I don't know the size either. I know I don't have a bolt that fits.

jflogerzi 06-08-2014 02:30 AM

Quote:

Originally Posted by qoncept (Post 1782760)
Yep.

I don't know the size either. I know I don't have a bolt that fits.

I was doing this with a member. What he did was used a larger washer and then a nut that threaded on. Then used an open end lug nut and used an impact drill and just tighten which pulled the stud. No need to remove the hub and the threads were perfect. This guy is smart :)

Fizz 06-12-2014 09:53 PM

Quote:

Originally Posted by jflogerzi (Post 1784868)
I was doing this with a member. What he did was used a larger washer and then a nut that threaded on. Then used an open end lug nut and used an impact drill and just tighten which pulled the stud. No need to remove the hub and the threads were perfect. This guy is smart :)
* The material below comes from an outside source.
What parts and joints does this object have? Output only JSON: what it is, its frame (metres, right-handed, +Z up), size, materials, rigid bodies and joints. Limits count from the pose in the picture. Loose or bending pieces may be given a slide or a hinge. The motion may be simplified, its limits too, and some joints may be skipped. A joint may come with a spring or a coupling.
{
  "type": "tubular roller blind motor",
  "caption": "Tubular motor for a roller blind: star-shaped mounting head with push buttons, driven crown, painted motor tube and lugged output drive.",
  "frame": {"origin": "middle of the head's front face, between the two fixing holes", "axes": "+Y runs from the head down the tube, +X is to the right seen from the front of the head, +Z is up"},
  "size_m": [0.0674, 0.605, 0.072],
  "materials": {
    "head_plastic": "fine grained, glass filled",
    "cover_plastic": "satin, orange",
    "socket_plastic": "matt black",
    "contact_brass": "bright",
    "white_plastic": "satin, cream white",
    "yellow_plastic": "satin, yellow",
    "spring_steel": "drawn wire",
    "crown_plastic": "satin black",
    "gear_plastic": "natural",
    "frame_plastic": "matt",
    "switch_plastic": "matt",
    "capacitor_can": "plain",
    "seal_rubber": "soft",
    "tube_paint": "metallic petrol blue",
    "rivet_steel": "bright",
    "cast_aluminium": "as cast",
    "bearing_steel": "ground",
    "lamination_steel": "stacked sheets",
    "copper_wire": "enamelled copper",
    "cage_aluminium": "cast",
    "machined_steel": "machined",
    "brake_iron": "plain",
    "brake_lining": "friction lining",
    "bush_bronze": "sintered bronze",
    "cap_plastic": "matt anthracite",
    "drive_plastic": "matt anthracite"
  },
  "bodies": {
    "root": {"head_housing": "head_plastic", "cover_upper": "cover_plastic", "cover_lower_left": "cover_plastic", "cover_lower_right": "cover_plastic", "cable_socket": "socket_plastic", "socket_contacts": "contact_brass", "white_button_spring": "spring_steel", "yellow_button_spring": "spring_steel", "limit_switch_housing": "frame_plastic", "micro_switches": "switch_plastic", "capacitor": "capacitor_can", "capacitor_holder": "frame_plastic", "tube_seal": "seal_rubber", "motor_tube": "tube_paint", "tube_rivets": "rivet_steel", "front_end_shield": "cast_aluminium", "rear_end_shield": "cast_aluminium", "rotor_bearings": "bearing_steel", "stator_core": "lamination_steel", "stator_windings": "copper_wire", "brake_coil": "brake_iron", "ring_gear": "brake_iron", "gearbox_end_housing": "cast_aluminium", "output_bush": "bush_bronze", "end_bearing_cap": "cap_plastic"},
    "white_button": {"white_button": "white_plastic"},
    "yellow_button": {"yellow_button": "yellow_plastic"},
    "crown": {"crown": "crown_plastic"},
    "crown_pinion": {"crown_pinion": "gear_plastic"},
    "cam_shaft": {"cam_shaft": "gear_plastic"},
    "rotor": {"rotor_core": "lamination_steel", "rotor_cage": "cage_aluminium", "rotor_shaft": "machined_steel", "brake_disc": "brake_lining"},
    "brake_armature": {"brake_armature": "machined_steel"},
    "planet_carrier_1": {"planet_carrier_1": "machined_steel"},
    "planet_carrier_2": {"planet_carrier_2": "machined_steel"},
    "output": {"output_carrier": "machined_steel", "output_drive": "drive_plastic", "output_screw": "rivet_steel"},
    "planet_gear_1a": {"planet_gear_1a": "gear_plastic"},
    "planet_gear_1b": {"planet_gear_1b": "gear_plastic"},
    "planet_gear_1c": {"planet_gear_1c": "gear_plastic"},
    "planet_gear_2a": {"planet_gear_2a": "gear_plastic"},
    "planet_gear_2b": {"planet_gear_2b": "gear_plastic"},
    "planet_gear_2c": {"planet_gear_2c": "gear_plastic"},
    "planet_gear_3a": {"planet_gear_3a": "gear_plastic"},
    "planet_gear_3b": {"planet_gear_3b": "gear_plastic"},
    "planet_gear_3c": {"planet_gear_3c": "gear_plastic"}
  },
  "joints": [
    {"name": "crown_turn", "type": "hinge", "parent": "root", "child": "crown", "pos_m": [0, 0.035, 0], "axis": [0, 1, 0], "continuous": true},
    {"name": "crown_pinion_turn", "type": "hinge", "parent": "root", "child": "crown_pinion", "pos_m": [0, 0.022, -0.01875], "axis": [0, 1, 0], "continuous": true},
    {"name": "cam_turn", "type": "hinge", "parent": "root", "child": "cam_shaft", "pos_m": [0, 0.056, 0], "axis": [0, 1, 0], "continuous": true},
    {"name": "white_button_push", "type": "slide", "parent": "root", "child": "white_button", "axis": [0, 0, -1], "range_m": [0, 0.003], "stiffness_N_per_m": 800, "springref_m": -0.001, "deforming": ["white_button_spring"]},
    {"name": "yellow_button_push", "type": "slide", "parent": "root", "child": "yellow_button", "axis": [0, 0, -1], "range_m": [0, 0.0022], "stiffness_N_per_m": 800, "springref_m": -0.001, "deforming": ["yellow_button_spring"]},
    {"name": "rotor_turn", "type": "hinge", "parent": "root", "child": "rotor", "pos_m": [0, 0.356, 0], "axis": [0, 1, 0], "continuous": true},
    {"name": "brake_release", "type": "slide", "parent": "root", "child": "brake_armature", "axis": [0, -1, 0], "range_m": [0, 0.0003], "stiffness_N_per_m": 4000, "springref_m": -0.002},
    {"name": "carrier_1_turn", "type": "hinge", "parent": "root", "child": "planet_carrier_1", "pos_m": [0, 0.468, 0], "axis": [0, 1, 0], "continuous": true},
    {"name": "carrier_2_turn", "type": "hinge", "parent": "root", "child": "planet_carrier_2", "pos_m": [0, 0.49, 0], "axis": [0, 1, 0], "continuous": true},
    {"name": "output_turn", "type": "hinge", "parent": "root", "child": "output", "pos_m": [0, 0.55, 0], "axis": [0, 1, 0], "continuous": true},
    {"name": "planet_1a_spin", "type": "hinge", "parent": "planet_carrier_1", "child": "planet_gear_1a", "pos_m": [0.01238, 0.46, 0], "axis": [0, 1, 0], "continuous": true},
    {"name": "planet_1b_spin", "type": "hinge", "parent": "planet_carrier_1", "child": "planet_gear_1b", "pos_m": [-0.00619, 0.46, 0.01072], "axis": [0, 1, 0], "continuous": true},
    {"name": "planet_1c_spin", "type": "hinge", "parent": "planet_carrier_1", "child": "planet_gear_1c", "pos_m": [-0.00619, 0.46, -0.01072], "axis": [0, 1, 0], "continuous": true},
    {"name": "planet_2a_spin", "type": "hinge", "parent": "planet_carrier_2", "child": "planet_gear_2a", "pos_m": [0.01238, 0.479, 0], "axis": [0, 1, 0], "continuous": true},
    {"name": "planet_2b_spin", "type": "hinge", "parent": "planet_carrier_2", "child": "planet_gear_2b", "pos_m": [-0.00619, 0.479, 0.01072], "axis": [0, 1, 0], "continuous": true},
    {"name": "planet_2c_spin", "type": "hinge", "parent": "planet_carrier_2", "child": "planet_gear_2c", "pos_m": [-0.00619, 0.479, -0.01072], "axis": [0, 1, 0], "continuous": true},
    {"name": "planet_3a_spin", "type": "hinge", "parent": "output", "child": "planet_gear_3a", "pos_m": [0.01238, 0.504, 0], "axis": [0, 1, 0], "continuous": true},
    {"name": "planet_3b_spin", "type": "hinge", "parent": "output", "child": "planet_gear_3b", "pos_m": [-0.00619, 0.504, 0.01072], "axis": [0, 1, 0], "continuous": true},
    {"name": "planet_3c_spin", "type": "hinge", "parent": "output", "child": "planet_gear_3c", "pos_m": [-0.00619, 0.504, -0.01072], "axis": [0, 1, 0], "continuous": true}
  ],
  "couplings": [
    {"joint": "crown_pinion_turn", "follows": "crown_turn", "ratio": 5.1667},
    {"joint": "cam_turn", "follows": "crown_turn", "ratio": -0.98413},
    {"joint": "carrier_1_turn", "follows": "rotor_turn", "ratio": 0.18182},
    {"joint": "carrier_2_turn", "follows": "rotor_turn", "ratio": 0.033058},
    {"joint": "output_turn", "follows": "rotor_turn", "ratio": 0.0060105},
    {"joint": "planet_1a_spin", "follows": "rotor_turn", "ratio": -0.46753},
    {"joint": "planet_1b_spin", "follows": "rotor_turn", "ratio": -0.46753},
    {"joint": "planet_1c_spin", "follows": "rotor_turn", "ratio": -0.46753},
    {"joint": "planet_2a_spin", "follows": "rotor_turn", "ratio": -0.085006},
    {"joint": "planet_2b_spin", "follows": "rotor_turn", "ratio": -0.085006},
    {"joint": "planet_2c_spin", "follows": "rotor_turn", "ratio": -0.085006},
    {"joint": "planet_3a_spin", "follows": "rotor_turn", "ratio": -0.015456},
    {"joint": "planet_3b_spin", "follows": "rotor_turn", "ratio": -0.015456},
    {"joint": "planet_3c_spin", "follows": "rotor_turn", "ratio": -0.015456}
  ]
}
No need to remove hub if you're fitting stock or slightly longer than stock wheel studs. But if you're fitting the ARP studs for example, you'll definitely have to remove hub. But yes, tightening the studs with an impact wrench is waaay easier and faster than doing it manually.
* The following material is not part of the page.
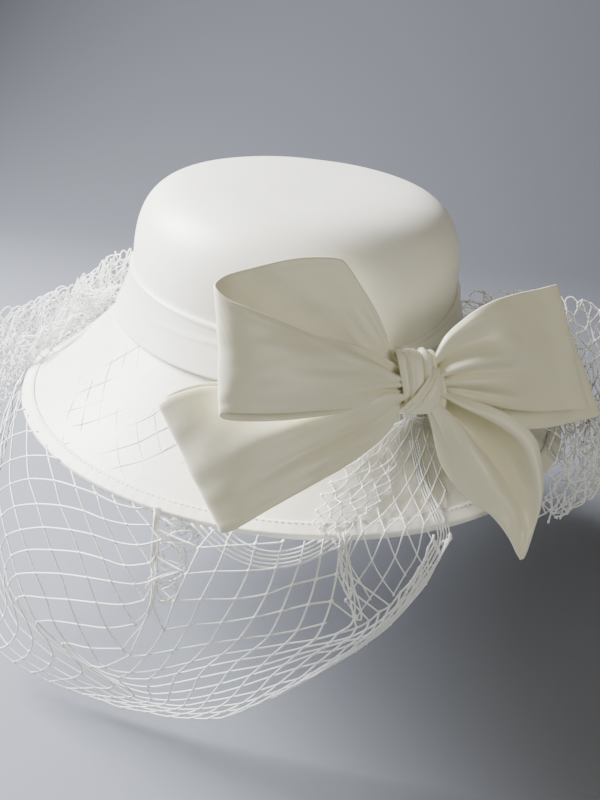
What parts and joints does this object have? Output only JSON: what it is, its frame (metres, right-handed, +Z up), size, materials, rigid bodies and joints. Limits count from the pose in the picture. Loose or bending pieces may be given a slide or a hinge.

qoncept 06-13-2014 11:33 AM

Quote:

Originally Posted by Fizz (Post 1793703)
No need to remove hub if you're fitting stock or slightly longer than stock wheel studs. But if you're fitting the ARP studs for example, you'll definitely have to remove hub. But yes, tightening the studs with an impact wrench is waaay easier and faster than doing it manually.

I didn't have any problems fitting my ARP long studs with the hub in place.

Fizz 06-13-2014 12:57 PM

Quote:

Originally Posted by qoncept (Post 1794442)
I didn't have any problems fitting my ARP long studs with the hub in place.
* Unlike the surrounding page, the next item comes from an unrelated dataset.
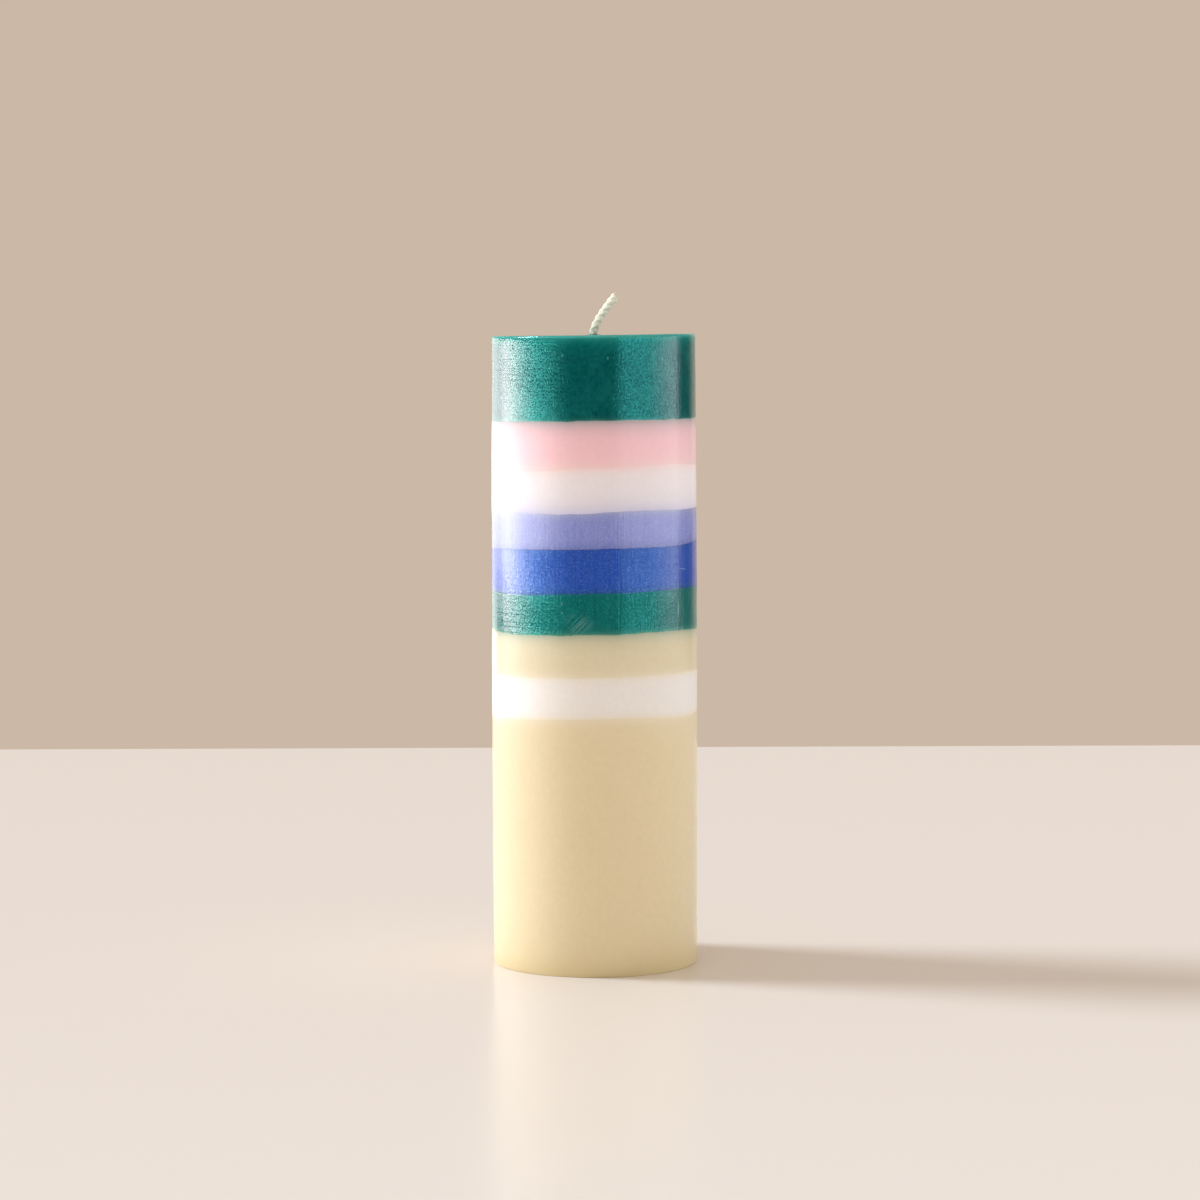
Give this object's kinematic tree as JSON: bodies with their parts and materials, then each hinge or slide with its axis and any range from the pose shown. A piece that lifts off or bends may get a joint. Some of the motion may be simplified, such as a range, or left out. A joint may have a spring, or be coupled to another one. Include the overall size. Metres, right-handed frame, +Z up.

Rear as well? How did u manage to wriggle it in with all the e-brake mechanism in the way? My nismo stud were only slightly longer than stock and it juuust squeezed in.

qoncept 06-13-2014 01:25 PM

Quote:

Originally Posted by Fizz (Post 1794599)
Rear as well? How did u manage to wriggle it in with all the e-brake mechanism in the way? My nismo stud were only slightly longer than stock and it juuust squeezed in.

Oh, not rear. I only did the fronts.